Holiness is wholeness. This means the Lord heals us through an encounter with His love. He heals us of sin, death, wounds, trauma, addictions, and even physical illnesses. It is this encounter with His life-changing love that gives us the strength and graces necessary to live the moral life. It is His living water, as he tells the woman at the well, that gives us the strength to overcome sin.
When the Lord stops at Jacob’s well to meet the woman trapped in cycles of sin, He does not immediately condemn her for her sexual sins, but He doesn’t enable her sin either. Instead, He invites her into a new way of living by speaking the depths of His love into Her heart. He does not ignore her sins. He lovingly reveals to her how her way of living is leaving her empty and lost. This is true accompaniment. It is the blend of mercy, love, and justice. It is to reach into the broken places in people’s lives in order to draw them to the burning love of Christ.
It is Divine Love that heals us of our cycles of sin over time. Encountering His love leads to conversion. The woman at the well turns from her sins because she has finally experienced the authentic love she desires at the deepest levels of her being. She finally understands that she is loveable, and she no longer needs to seek illicit relationships. Our role is to lead lost souls to the life-giving water of Christ.
When young people who look and act differently from us darken our doors, our response should be to welcome them and then to walk the long road of metanoia with them. The Lord asks us to walk the way of the Cross with one another. The spiritual life is not easy, comfortable, or shallow. It requires a willingness to go into very dark places in order to shed His light and love. It requires tremendous patience, prayer, and discernment.

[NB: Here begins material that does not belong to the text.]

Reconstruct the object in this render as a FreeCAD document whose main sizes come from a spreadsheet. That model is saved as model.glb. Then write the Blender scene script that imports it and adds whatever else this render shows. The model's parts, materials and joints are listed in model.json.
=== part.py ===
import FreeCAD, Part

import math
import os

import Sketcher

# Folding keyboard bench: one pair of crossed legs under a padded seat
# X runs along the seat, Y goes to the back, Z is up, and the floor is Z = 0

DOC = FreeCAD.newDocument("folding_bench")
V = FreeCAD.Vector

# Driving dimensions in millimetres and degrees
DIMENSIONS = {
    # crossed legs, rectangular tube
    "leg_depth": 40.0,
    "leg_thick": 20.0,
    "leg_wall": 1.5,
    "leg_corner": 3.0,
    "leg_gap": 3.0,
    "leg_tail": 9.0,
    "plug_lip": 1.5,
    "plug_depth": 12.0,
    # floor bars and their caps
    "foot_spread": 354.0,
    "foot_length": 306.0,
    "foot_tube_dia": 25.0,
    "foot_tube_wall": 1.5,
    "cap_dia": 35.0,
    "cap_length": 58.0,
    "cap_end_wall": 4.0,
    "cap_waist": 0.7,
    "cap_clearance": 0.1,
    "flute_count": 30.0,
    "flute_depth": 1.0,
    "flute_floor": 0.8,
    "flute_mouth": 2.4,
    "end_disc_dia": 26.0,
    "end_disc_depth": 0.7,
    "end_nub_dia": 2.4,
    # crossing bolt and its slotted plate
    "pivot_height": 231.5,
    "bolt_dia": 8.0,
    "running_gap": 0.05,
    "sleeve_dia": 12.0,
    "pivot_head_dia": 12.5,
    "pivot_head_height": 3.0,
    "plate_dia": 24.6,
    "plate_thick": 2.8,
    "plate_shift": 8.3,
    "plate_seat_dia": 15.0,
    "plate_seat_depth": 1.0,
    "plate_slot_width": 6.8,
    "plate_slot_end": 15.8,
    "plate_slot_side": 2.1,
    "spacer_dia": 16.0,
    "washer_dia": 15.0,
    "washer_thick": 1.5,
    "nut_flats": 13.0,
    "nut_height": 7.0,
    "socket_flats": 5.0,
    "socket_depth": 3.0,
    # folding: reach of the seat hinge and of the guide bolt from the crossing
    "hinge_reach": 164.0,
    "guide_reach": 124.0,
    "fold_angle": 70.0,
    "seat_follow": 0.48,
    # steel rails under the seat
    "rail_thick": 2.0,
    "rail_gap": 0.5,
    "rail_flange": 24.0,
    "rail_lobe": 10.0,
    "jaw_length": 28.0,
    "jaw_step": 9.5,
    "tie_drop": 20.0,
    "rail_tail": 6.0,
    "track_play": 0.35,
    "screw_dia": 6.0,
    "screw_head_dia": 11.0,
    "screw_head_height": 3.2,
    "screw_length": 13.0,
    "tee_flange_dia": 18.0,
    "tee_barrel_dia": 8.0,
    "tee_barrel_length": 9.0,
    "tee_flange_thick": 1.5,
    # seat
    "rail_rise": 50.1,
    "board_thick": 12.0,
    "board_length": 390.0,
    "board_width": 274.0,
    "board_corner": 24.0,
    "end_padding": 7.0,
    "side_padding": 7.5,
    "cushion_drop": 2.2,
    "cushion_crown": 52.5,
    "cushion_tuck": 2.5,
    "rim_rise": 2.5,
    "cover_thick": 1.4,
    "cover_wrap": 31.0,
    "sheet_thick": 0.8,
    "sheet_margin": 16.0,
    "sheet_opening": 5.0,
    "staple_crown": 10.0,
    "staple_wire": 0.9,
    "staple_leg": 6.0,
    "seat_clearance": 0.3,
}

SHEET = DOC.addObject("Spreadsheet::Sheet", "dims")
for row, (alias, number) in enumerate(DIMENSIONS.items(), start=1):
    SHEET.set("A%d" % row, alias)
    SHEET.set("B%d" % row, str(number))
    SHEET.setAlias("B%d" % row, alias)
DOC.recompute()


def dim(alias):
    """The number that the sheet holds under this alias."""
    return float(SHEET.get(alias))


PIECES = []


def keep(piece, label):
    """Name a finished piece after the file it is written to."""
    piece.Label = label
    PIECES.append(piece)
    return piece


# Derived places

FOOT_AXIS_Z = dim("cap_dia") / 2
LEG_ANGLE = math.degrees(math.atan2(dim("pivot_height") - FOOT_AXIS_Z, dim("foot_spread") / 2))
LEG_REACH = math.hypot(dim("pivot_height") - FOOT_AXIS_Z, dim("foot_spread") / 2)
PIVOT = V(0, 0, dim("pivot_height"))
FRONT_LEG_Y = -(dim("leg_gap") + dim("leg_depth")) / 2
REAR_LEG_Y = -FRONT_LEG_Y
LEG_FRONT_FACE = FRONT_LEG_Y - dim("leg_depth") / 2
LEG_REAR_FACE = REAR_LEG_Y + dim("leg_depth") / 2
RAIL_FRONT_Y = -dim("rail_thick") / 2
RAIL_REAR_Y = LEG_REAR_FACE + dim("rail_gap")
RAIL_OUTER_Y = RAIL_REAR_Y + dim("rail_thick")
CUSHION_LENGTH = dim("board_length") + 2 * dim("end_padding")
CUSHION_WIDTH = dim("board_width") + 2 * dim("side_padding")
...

If you knew how many of these young people have suffered, would you sneer at their dress? If you knew the young woman to whom you are giving sideways glances was grappling with the deep trauma of sexual assault or abuse, would you still look at her that way? I can tell you this is quite common. I know because over the course of the last two decades the Lord has sent my way many women who are dealing with horrible pain.
Remember, we don’t know what sufferings someone is carrying when they stumble into our parishes seeking the Lord who is waiting for them in the Tabernacle. Our role is to love them and walk with them on the way to eternal life. When the lost step foot into our parishes, do they see the Lord waiting for them at the well or do they see our repugnance?